The bear scenario activates on a confirmed daily close below 157.50 paired with the BoJ delivering a surprise hike or the Fed pivoting dovishly. That outcome would invalidate the bullish channel structure and expose the path to 156.00 and ultimately the 50-day EMA cluster. The bull scenario activates on a confirmed daily close above 160.46 paired with continued oil strength and a hawkish Fed outcome, opening the path to 161.95 and potentially triggering hard intervention near 162.00. Aggressive new shorts at 159.70 are betting against the carry-trade infrastructure that has dominated the entire 2026 cycle. Aggressive new longs without the discipline to size around the 160.00 intervention threat are exposed to the 100 to 200 pip flash crash that hard intervention typically delivers.

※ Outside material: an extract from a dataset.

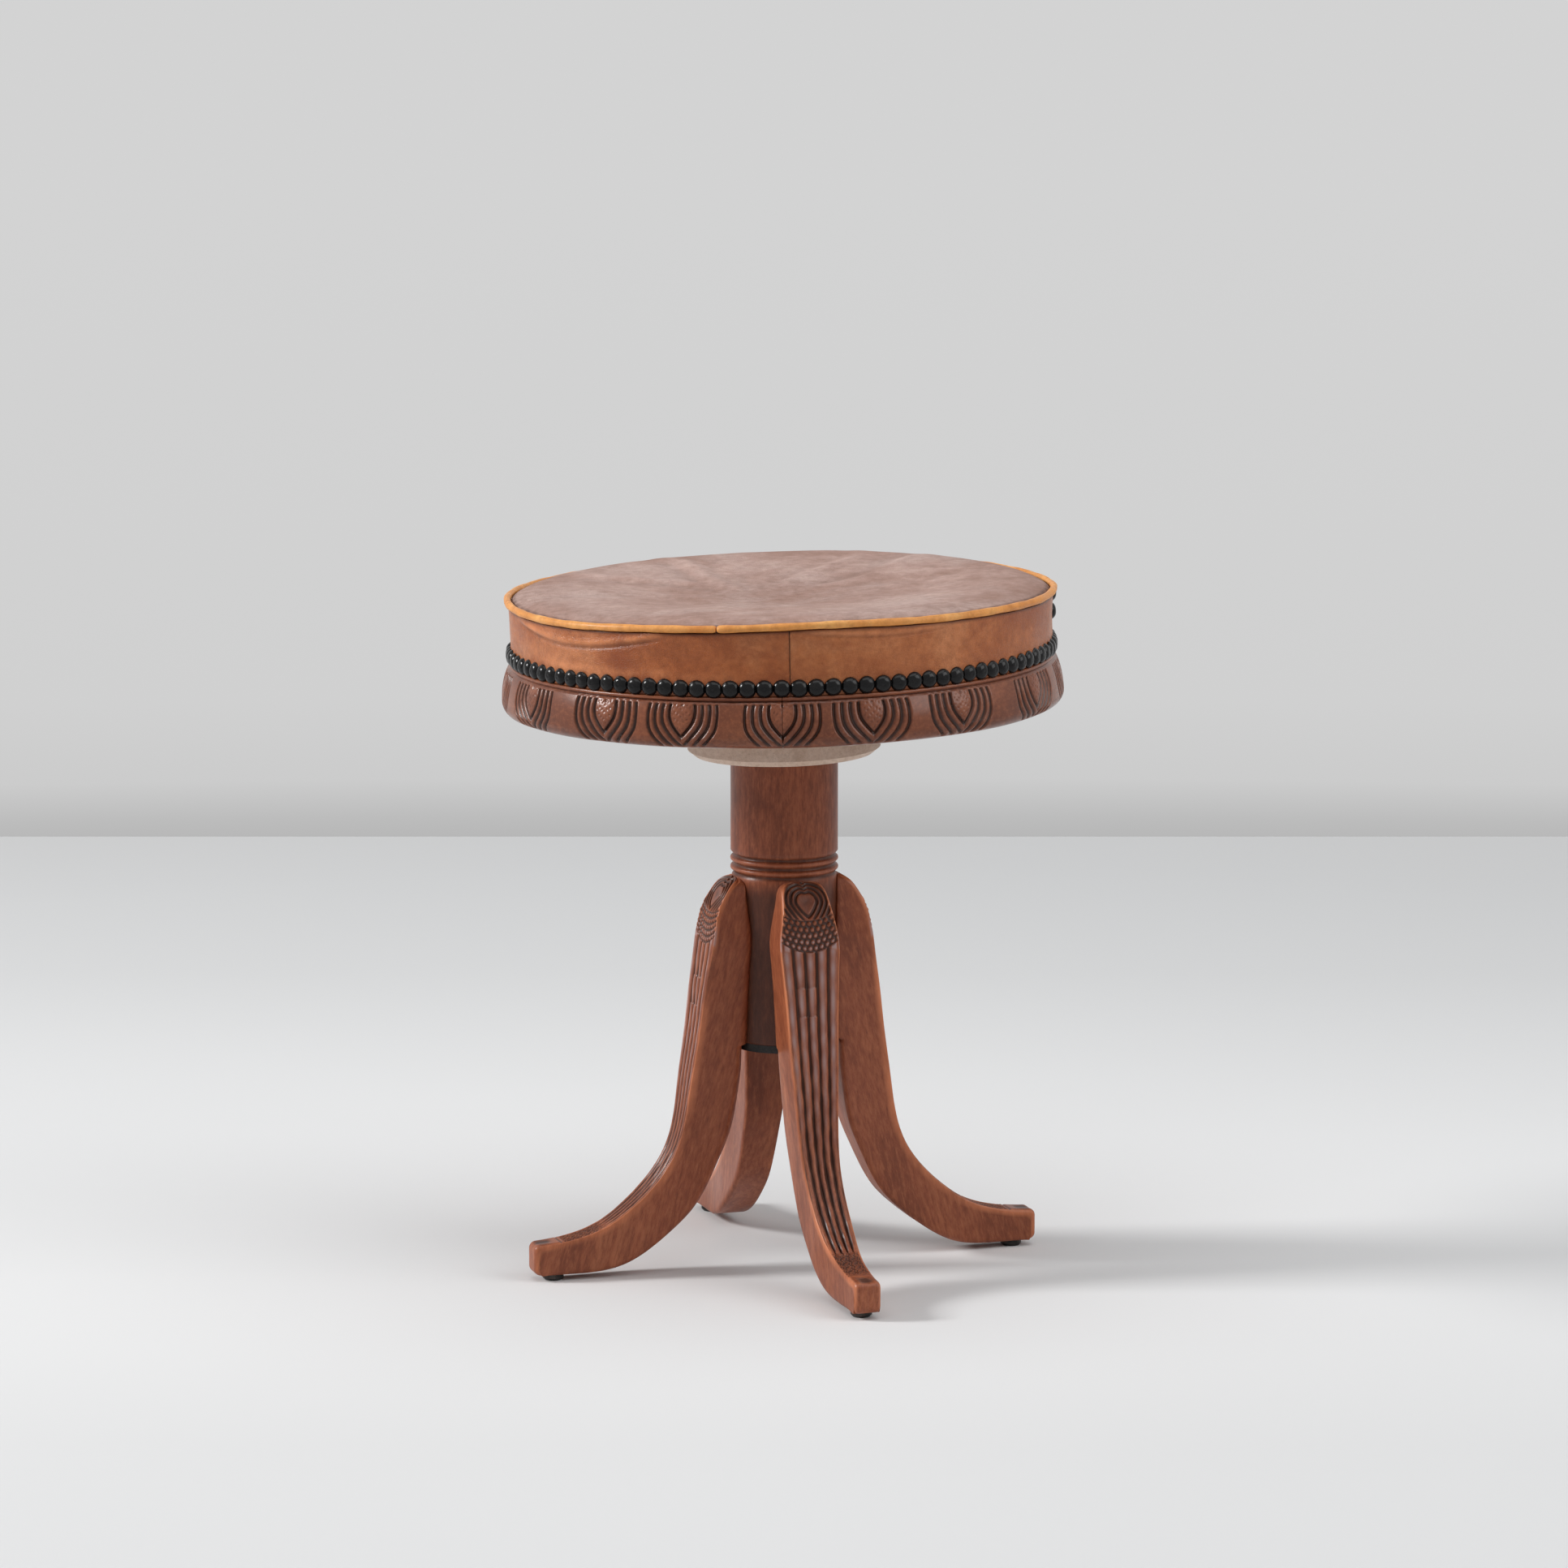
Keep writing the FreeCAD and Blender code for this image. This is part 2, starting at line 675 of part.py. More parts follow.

The disciplined posture is to scale into the 158.50 to 159.20 zone for tactical accumulation, to wait for Wednesday's FOMC outcome before committing fresh strategic capital, and to recognize that the 160.00 ceiling is the binary level that determines whether the next leg is a breakout to 161.95 or a reversal back into the 158.30 floor. Cautiously bullish on the one to three day tactical window, cautiously bullish on the one to three week positional window, neutral with bearish skew on the six to twelve month strategic window — and the FOMC decision Wednesday paired with the BoE decision Thursday and the ECB decision Thursday are the three catalysts that determine which side of the consolidation prints first. BUY on dips into the 158.50 to 159.20 zone with disciplined stops below 158.30, hold existing tactical positions through the Fed decision, and resist the urge to chase the breakout above 160.00 before the intervention math has been tested. The carry-trade math still pays, the oil-driven dollar bid is structural, and the BoJ's softer-than-expected guidance under Ueda preserves the rate-differential advantage for at least one more quarter — but the binary nature of the 160.00 ceiling demands tactical discipline rather than directional aggression heading into the most consequential central-bank week of the second quarter.